-- Begin --

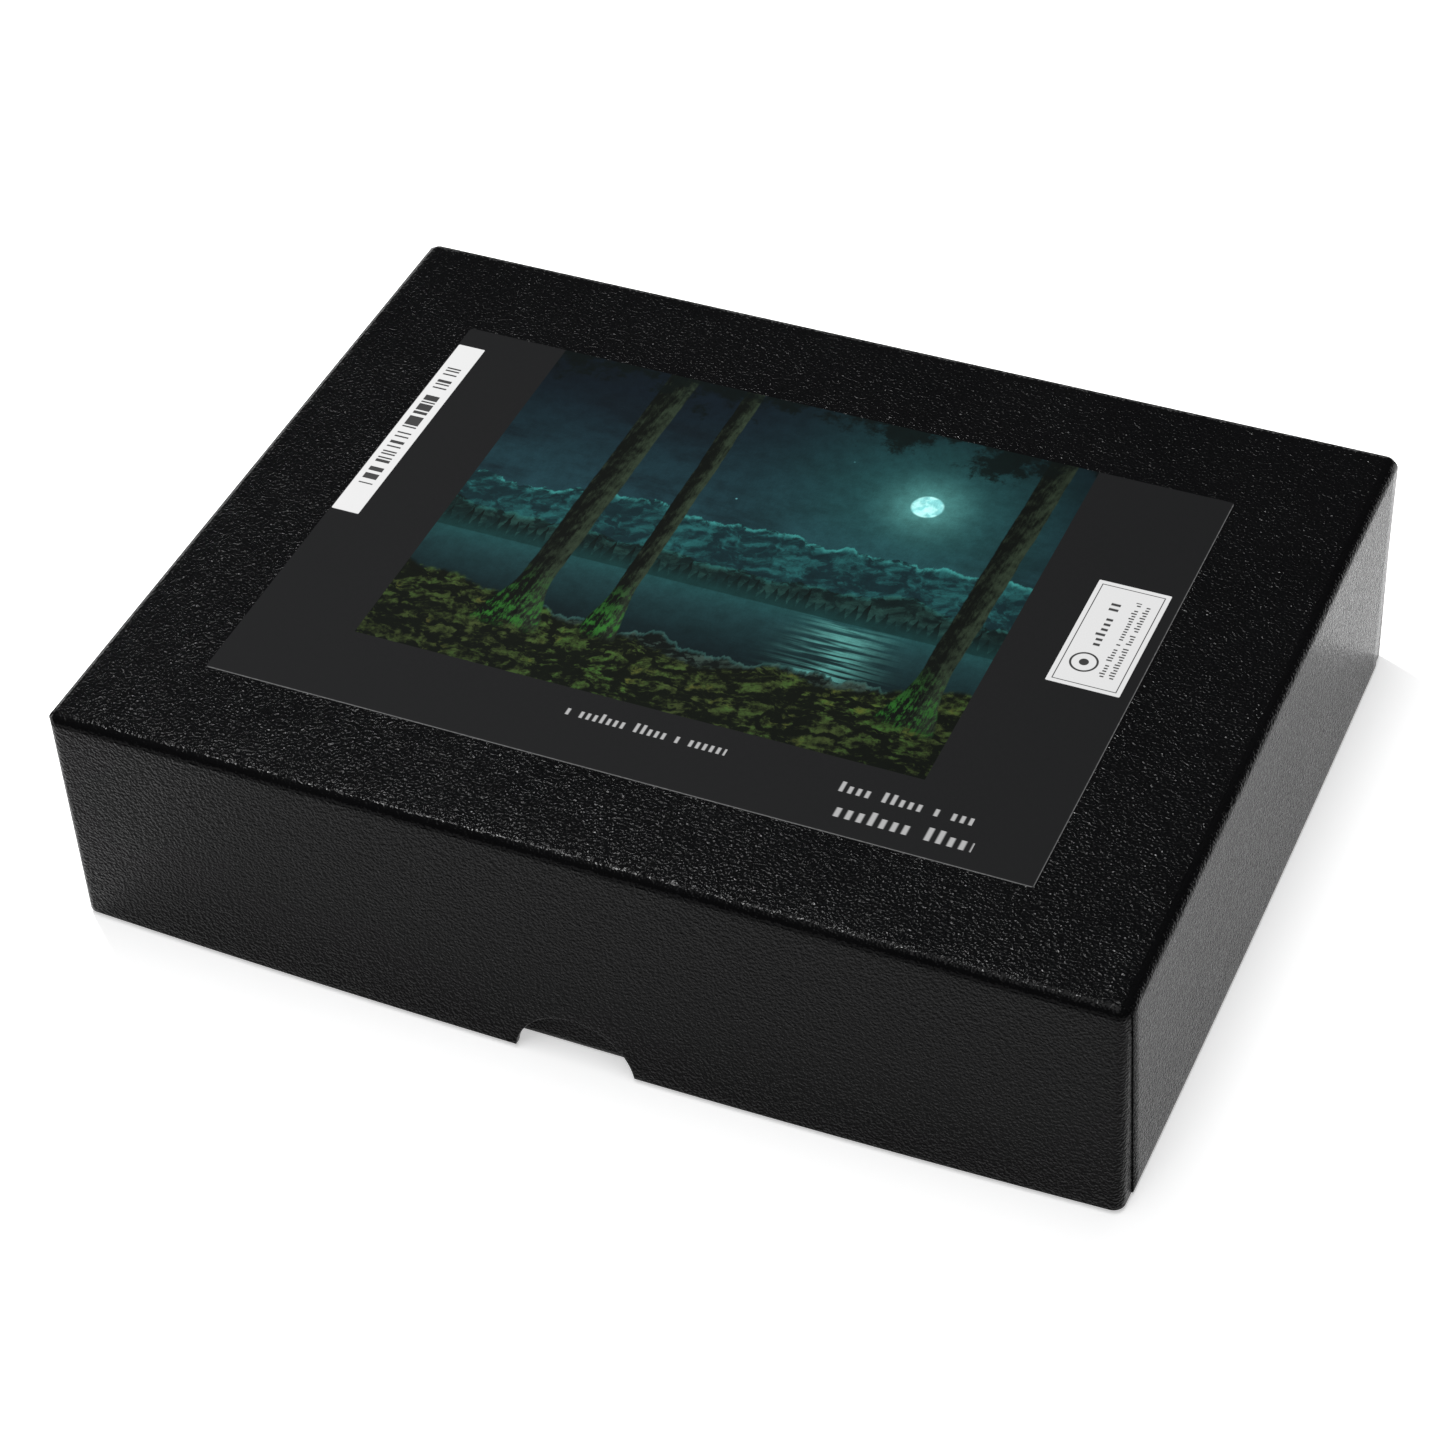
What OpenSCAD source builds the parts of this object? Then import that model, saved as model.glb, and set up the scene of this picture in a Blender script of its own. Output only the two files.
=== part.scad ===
// Boxed jigsaw puzzle: a deep lid over a base tray, both of wrapped chipboard,
// with a sealed bag of loose pieces inside. Millimetres, +Z up, the box's length along X.
// The origin is the middle of the underside, on the surface that the box stands on.

/* [Lid] */
// Length of the lid, outside
lid_l = 250; // [220:1:300]
// Width of the lid, outside
lid_w = 190; // [160:1:240]
// Height of the lid, outside
lid_h = 60; // [50:1:90]
// Height of the lid's lower edge above the surface
edge_gap = 1.2; // [0.5:0.1:3]
// Radius of the upright outer corners
corner_r = 2.8; // [1:0.1:4]
// Clear gap between the lid and the tray, on each side
play = 0.5; // [0.3:0.1:1.5]

/* [Board and paper] */
// Thickness of the folded chipboard
board_t = 1.5; // [1:0.1:2.5]
// Thickness of the leatherette wrap
wrap_t = 0.2; // [0.1:0.05:0.4]
// Thickness of the paper tape round each corner
stay_t = 0.1; // [0.05:0.05:0.2]
// Length of the tape on each side of a corner
stay_w = 14; // [8:1:25]
// Thickness of the white lining paper
lining_t = 0.15; // [0.1:0.05:0.3]
// Depth of the wrap turned in over the rim
turn_in = 15; // [13:1:25]
// Room left under the lid's lining, where it rests on the tray
rest_gap = 0.3; // [0.2:0.1:1]

/* [Thumb notch] */
// Radius of the half-round notch in each long wall of the lid
notch_r = 14.5; // [8:0.5:20]
// Depth of the notch's centre below the lid's lower edge
notch_drop = 2.4; // [0:0.1:5]

/* [Label and stickers] */
// Length of the label
label_l = 194.5; // [120:0.5:200]
// Width of the label
label_w = 132.7; // [80:0.1:140]
// Place of the label's middle along the length
label_x = -2.25; // [-8:0.25:8]
// Place of the label's middle across the width
label_y = -1.55; // [-8:0.05:8]
// Thickness of the label
label_t = 0.15; // [0.1:0.05:0.3]
// Size of the bar strip at the label's left end
strip_size = [7, 66.6]; // [5:0.5:70]
// Size of the framed notice near the label's right end
notice_size = [17, 35.7]; // [10:0.5:40]
// Thickness of the stickers
sticker_t = 0.1; // [0.05:0.05:0.2]

/* [Puzzle] */
// Pieces along the puzzle's length
cols = 26; // [20:1:26]
// Pieces across the puzzle's width
rows = 20; // [16:1:20]
// Length of the made-up puzzle
puzzle_l = 508; // [480:1:508]
// Width of the made-up puzzle
puzzle_w = 406.4; // [380:0.1:406.4]
// Thickness of the pieces
piece_t = 1.9; // [1.5:0.1:2]
// Radius of the round knobs
knob_r = 2.9; // [2.4:0.1:3]
// Distance of a knob's centre from the piece's edge
knob_out = 2.2; // [1.5:0.1:2.4]
// Most that a knob sits off the middle of its side
knob_drift = 1.2; // [0:0.1:1.5]
// Width of the die's cut between pieces
cut_w = 0.1; // [0.05:0.05:0.2]

/* [Bag] */
// Thickness of the bag's film
film_t = 0.3; // [0.1:0.1:0.5]
// Clear gap between the bag and the tray's walls
bag_gap = 0.5; // [0.3:0.1:1]
// Radius of the bag's upright corners
bag_r = 12; // [5:1:20]

/* [Hidden] */
$fn = 48;

leatherette = "#141516";
chipboard = "#b49a74";
kraft = "#a07c4c";
lining_white = "#eceae4";
label_black = "#232426";
sticker_white = "#f2f2f0";
print_teal = "#1f5a5c";

// One wall: wrap outside, tape or glue, board, and wrap turned in
wall_t = wrap_t + stay_t + board_t + wrap_t;
// Size of the tray that slides up inside the lid
base_l = lid_l - 2 * (wall_t + play);
base_w = lid_w - 2 * (wall_t + play);
base_h = edge_gap + lid_h - wrap_t - board_t - lining_t - rest_gap;
// Height of the lid's top face
top_z = edge_gap + lid_h;
over = 1;

// The stickers sit on the label, the strip just inside its left edge
strip_at = [label_x - label_l / 2 + strip_size.x / 2 + 0.3, 24.5];
notice_at = [83.8, 10.85];

// The pieces lie in the bag in layers of close rows, turned by the golden angle
golden = 0.618034;
cell = [puzzle_l / cols, puzzle_w / rows];
piece_count = cols * rows;
heap_cols = 7;
heap_rows = 6;
heap_pitch = 31.4;
heap_row_pitch = 28.4;
per_layer = heap_cols * heap_rows;
// Steps through the heap's places that visit each of them once
shuffle_step = 197;
place_step = 5;
// The lowest layers lie flat, and the last two lean
flat_layers = 11;
lean_step = 6;
layer_gap = 0.15;
reach = norm(cell) / 2 + 1.4;
bag_floor = wrap_t + board_t + lining_t + 0.15;
heap_floor = bag_floor + film_t + 0.15;
heap_top = layer_mid(flat_layers + 1) + reach * sin(2 * lean_step) + piece_t / 2;
bag_l = base_l - 2 * (wall_t + bag_gap);
bag_w = base_w - 2 * (wall_t + bag_gap);
bag_h = heap_top - bag_floor + film_t + 0.5;

function frac(v) = v - floor(v);

// Lean of a layer's pieces, in degrees
function lean(layer) = max(0, layer - flat_layers + 1) * lean_step;

// Room that one leaning layer takes
function layer_room(layer) = 2 * reach * sin(lean(layer)) + piece_t + layer_gap;

// Height of the middle of a layer
function layer_mid(layer) =
    layer < 0 ? heap_floor - layer_room(0) / 2
    : layer_mid(layer - 1) + (layer_room(layer - 1) + layer_room(layer)) / 2;

// Which way the knob points across the seam with number n, and how far off middle it sits
function knob_way(n) = frac(n * golden) < 0.5 ? 1 : -1;
function knob_shift(n) = (2 * frac(n * golden * 7) - 1) * knob_drift;

// Number of the seam to the right of a piece, and of the seam above it
function seam_right(i, j) = 37 * i + 61 * j;
function seam_above(i, j) = 53 * i + 29 * j + 11;

// Knob (1), socket (-1) or straight edge (0) on side k: right, back, left, front
function side(i, j, k) =
    k == 0 ? (i == cols - 1 ? 0 : knob_way(seam_right(i, j)))
    : k == 1 ? (j == rows - 1 ? 0 : knob_way(seam_above(i, j)))
    : k == 2 ? (i == 0 ? 0 : -knob_way(seam_right(i - 1, j)))
    : (j == 0 ? 0 : -knob_way(seam_above(i, j - 1)));

// Place of the knob or socket along side k, after that side is turned to face right
function side_shift(i, j, k) =
    k == 0 ? knob_shift(seam_right(i, j))
    : k == 1 ? -knob_shift(seam_above(i, j))
    : k == 2 ? -knob_shift(seam_right(i - 1, j))
    : knob_shift(seam_above(i, j - 1));

function knobs(i, j) = len([for (k = [0:3]) if (side(i, j, k) > 0) k]);
function straights(i, j) = len([for (k = [0:3]) if (side(i, j, k) == 0) k]);

// A block on the floor, centred, with rounded upright corners where r allows
module block(l, w, h, r) {
    if (r > 0.1)
        linear_extrude(height = h) {
            square([l - 2 * r, w], center = true);
            square([l, w - 2 * r], center = true);
            for (sx = [-1, 1], sy = [-1, 1])
                translate([sx * (l / 2 - r), sy * (w / 2 - r)]) circle(r);
        }
    else
        translate([-l / 2, -w / 2, 0]) cube([l, w, h]);
}

// The four layers of a wrapped tray with its open side up, size l, w, h outside

module tray_board(l, w, h) {
    inset = wrap_t + stay_t;
    difference() {
        translate([0, 0, wrap_t])
            block(l - 2 * inset, w - 2 * inset, h - 2 * wrap_t, corner_r - inset);
        translate([0, 0, wrap_t + board_t])
            block(l - 2 * (inset + board_t), w - 2 * (inset + board_t), h, 0);
    }
}

module tray_stays(l, w, h) {
    inset = wrap_t + stay_t;
    intersection() {
        difference() {
            translate([0, 0, 2 * over])
                block(l - 2 * wrap_t, w - 2 * wrap_t, h - 4 * over, corner_r - wrap_t);
            block(l - 2 * inset, w - 2 * inset, h, corner_r - inset);
        }
        for (sx = [-1, 1], sy = [-1, 1])
            translate([sx * l / 2, sy * w / 2, h / 2]) cube([2 * stay_w, 2 * stay_w, 2 * h], center = true);
    }
}

module tray_wrap(l, w, h) {
    inside = [l - 2 * wall_t, w - 2 * wall_t];
    difference() {
        block(l, w, h, corner_r);
        translate([0, 0, wrap_t])
            block(l - 2 * wrap_t, w - 2 * wrap_t, h - 2 * wrap_t, corner_r - wrap_t);
        translate([0, 0, h / 2])
            block(inside.x, inside.y, h, 0);
    }
    translate([0, 0, h - turn_in])
        difference() {
            block(inside.x + 2 * wrap_t, inside.y + 2 * wrap_t, turn_in, 0);
            translate([0, 0, -over]) block(inside.x, inside.y, turn_in + 2 * over, 0);
        }
}

module tray_lining(l, w, h) {
    inside = [l - 2 * (wall_t - wrap_t), w - 2 * (wall_t - wrap_t)];
    foot = wrap_t + board_t;
    difference() {
        translate([0, 0, foot])
            block(inside.x, inside.y, h - turn_in - foot, 0);
        translate([0, 0, foot + lining_t])
            block(inside.x - 2 * lining_t, inside.y - 2 * lining_t, h, 0);
    }
}

// Turns an open tray over into the lid's place
module as_lid() {
    translate([0, 0, top_z]) mirror([0, 0, 1]) children();
}

// The thumb notch's cutter, through both long walls
module notch_cutter() {
    translate([0, 0, edge_gap - notch_drop])
        rotate([90, 0, 0]) cylinder(r = notch_r, h = 2 * lid_w, center = true);
}

module base_board() {
    color(chipboard) tray_board(base_l, base_w, base_h);
}

module base_corner_stays() {
    color(kraft) tray_stays(base_l, base_w, base_h);
}

module base_wrap() {
    color(leatherette) tray_wrap(base_l, base_w, base_h);
}

module base_lining() {
    color(lining_white) tray_lining(base_l, base_w, base_h);
}

module lid_board() {
    color(chipboard)
        difference() {
            as_lid() tray_board(lid_l, lid_w, lid_h);
            notch_cutter();
        }
}

module lid_corner_stays() {
    color(kraft) as_lid() tray_stays(lid_l, lid_w, lid_h);
}

module lid_wrap() {
    color(leatherette)
        difference() {
            as_lid() tray_wrap(lid_l, lid_w, lid_h);
            notch_cutter();
        }
}

module lid_lining() {
    color(lining_white) as_lid() tray_lining(lid_l, lid_w, lid_h);
}

module lid_label() {
    color(label_black)
        translate([label_x, label_y, top_z]) block(label_l, label_w, label_t, 1);
}

// A sticker of the given size on the label, at its middle
module sticker(size, at) {
    translate([at.x, at.y, top_z + label_t]) block(size.x, size.y, sticker_t, 0);
}

module barcode_sticker() {
    color(sticker_white) sticker(strip_size, strip_at);
}

module notice_sticker() {
    color(sticker_white) sticker(notice_size, notice_at);
}

// Sealed film bag, a closed shell round the heap of pieces
module piece_bag() {
    color("#d8e4ea", 0.35)
        translate([0, 0, bag_floor])
            difference() {
                block(bag_l, bag_w, bag_h, bag_r);
                translate([0, 0, film_t])
                    block(bag_l - 2 * film_t, bag_w - 2 * film_t, bag_h - 2 * film_t, bag_r - film_t);
            }
}

// Outline of the piece in column i and row j, centred on its cell
module piece_outline(i, j) {
    difference() {
        union() {
            square([cell.x - cut_w, cell.y - cut_w], center = true);
            for (k = [0:3])
                if (side(i, j, k) > 0)
                    rotate(90 * k)
                        translate([cell[k % 2] / 2 + knob_out, side_shift(i, j, k)])
                            circle(knob_r - cut_w / 2);
        }
        for (k = [0:3])
            if (side(i, j, k) < 0)
                rotate(90 * k)
                    translate([cell[k % 2] / 2 - knob_out, side_shift(i, j, k)])
                        circle(knob_r + cut_w / 2);
    }
}

// The piece in column i and row j, lying in its place in the heap
module loose_piece(i, j) {
    slot = ((j * cols + i) * shuffle_step) % piece_count;
    layer = floor(slot / per_layer);
    place = (slot * place_step) % per_layer;
    heap_row = floor(place / heap_cols);
    row_shift = (heap_row + layer) % 2 == 0 ? -heap_pitch / 4 : heap_pitch / 4;
    turn = 360 * frac(slot * golden);
    lean_way = 360 * frac(slot * golden * 3);
    face_down = frac(slot * golden * 5) < 0.4;
    translate([
        (place % heap_cols - (heap_cols - 1) / 2) * heap_pitch + row_shift,
        (heap_row - (heap_rows - 1) / 2) * heap_row_pitch,
        layer_mid(layer)
    ])
        rotate([0, 0, lean_way]) rotate([lean(layer), 0, 0]) rotate([0, 0, turn - lean_way])
            rotate([face_down ? 180 : 0, 0, 0])
                translate([0, 0, -piece_t / 2])
                    linear_extrude(height = piece_t) piece_outline(i, j);
}

module corner_pieces() {
    color(print_teal)
        for (i = [0, cols - 1], j = [0, rows - 1]) loose_piece(i, j);
}

module edge_pieces() {
    color(print_teal)
        for (i = [0:cols - 1], j = [0:rows - 1])
            if (straights(i, j) == 1) loose_piece(i, j);
}

module inner_pieces(count) {
    color(print_teal)
        for (i = [1:cols - 2], j = [1:rows - 2])
            if (knobs(i, j) == count) loose_piece(i, j);
}

base_board();
base_corner_stays();
base_wrap();
base_lining();
lid_board();
lid_corner_stays();
lid_wrap();
lid_lining();
lid_label();
barcode_sticker();
notice_sticker();
piece_bag();
corner_pieces();
edge_pieces();
inner_pieces(0);  // inner_pieces_0_knobs
inner_pieces(1);  // inner_pieces_1_knob
inner_pieces(2);  // inner_pieces_2_knobs
inner_pieces(3);  // inner_pieces_3_knobs
inner_pieces(4);  // inner_pieces_4_knobs
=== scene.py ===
# %% [markdown]
# # A boxed jigsaw puzzle
# A rigid puzzle box is two trays of folded chipboard, the lid just big enough to slide down over
# the other. Each is wrapped in paper, here black with a pressed leather grain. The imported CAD
# model is the fixed frame: it says where every piece goes, and these cells give each one its
# finished surface. Everything is in metres, with the box's length along X and its front at -Y.

# %% Load the frame
import math

import bpy
import numpy as np
from mathutils import Matrix, Vector


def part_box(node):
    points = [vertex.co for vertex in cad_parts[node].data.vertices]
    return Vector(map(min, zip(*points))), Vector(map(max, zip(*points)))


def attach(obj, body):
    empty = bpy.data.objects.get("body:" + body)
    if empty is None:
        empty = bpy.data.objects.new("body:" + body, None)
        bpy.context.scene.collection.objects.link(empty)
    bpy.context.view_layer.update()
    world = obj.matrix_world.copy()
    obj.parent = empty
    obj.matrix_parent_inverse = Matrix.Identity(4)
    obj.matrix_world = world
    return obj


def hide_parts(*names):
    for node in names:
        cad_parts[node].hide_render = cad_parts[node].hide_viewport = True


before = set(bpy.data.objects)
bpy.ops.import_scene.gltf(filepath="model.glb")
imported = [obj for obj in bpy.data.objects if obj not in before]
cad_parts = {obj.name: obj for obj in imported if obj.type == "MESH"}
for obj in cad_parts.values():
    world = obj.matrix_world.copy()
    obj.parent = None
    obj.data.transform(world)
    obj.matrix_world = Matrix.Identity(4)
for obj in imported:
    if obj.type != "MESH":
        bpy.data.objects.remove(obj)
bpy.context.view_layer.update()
MM = 0.001

# %% [markdown]
# ## Camera
# A long lens stands about three and a half box lengths away, in front and to the right, and looks
# down at some 42 degrees. Its place is given in box lengths, so it follows the box if that changes.
# The long lens keeps the box's edges nearly parallel, as in a catalogue.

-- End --

→ **Exercise description**
Exactly as they appear, please write out the lines from the opening of the listing above down to the line containing "play = 0.5; // [0.3:0.1:1.5]", with both end lines included.

→ **Result**
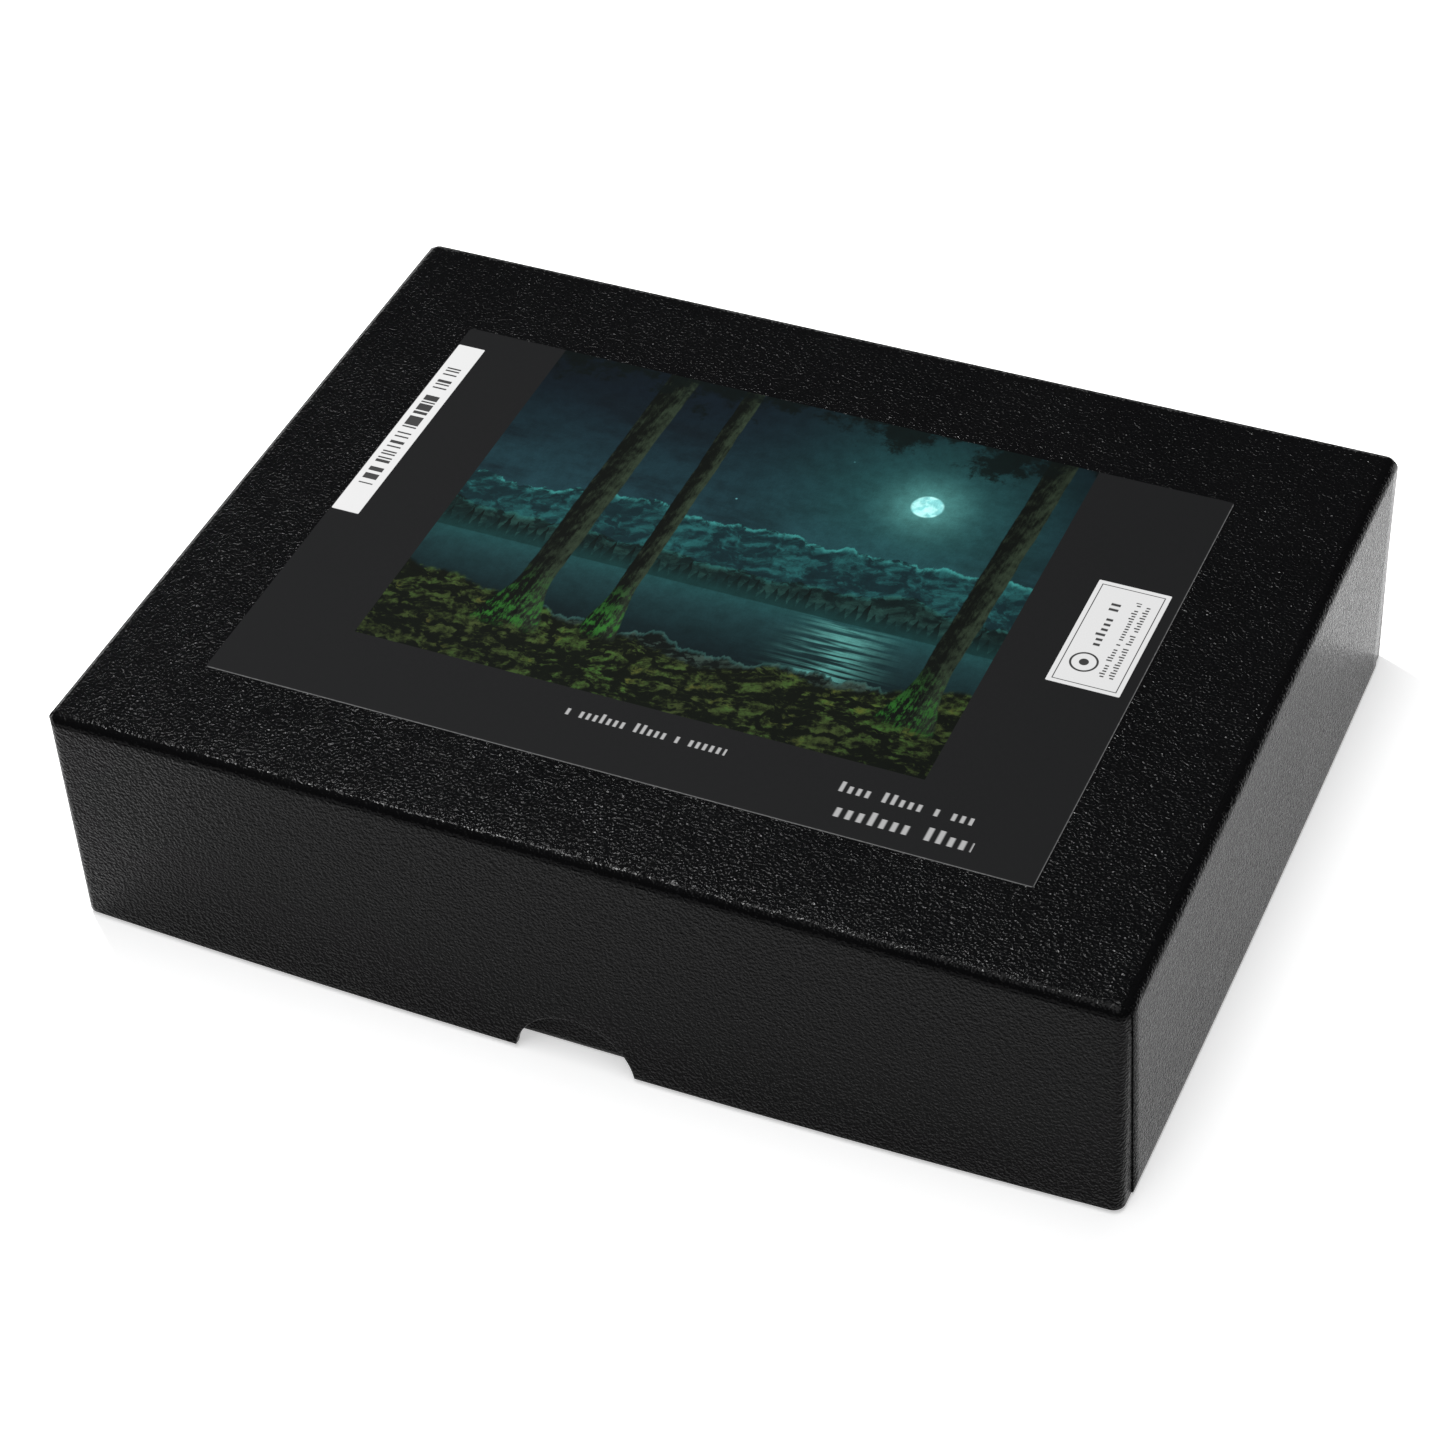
What OpenSCAD source builds the parts of this object? Then import that model, saved as model.glb, and set up the scene of this picture in a Blender script of its own. Output only the two files.
=== part.scad ===
// Boxed jigsaw puzzle: a deep lid over a base tray, both of wrapped chipboard,
// with a sealed bag of loose pieces inside. Millimetres, +Z up, the box's length along X.
// The origin is the middle of the underside, on the surface that the box stands on.

/* [Lid] */
// Length of the lid, outside
lid_l = 250; // [220:1:300]
// Width of the lid, outside
lid_w = 190; // [160:1:240]
// Height of the lid, outside
lid_h = 60; // [50:1:90]
// Height of the lid's lower edge above the surface
edge_gap = 1.2; // [0.5:0.1:3]
// Radius of the upright outer corners
corner_r = 2.8; // [1:0.1:4]
// Clear gap between the lid and the tray, on each side
play = 0.5; // [0.3:0.1:1.5]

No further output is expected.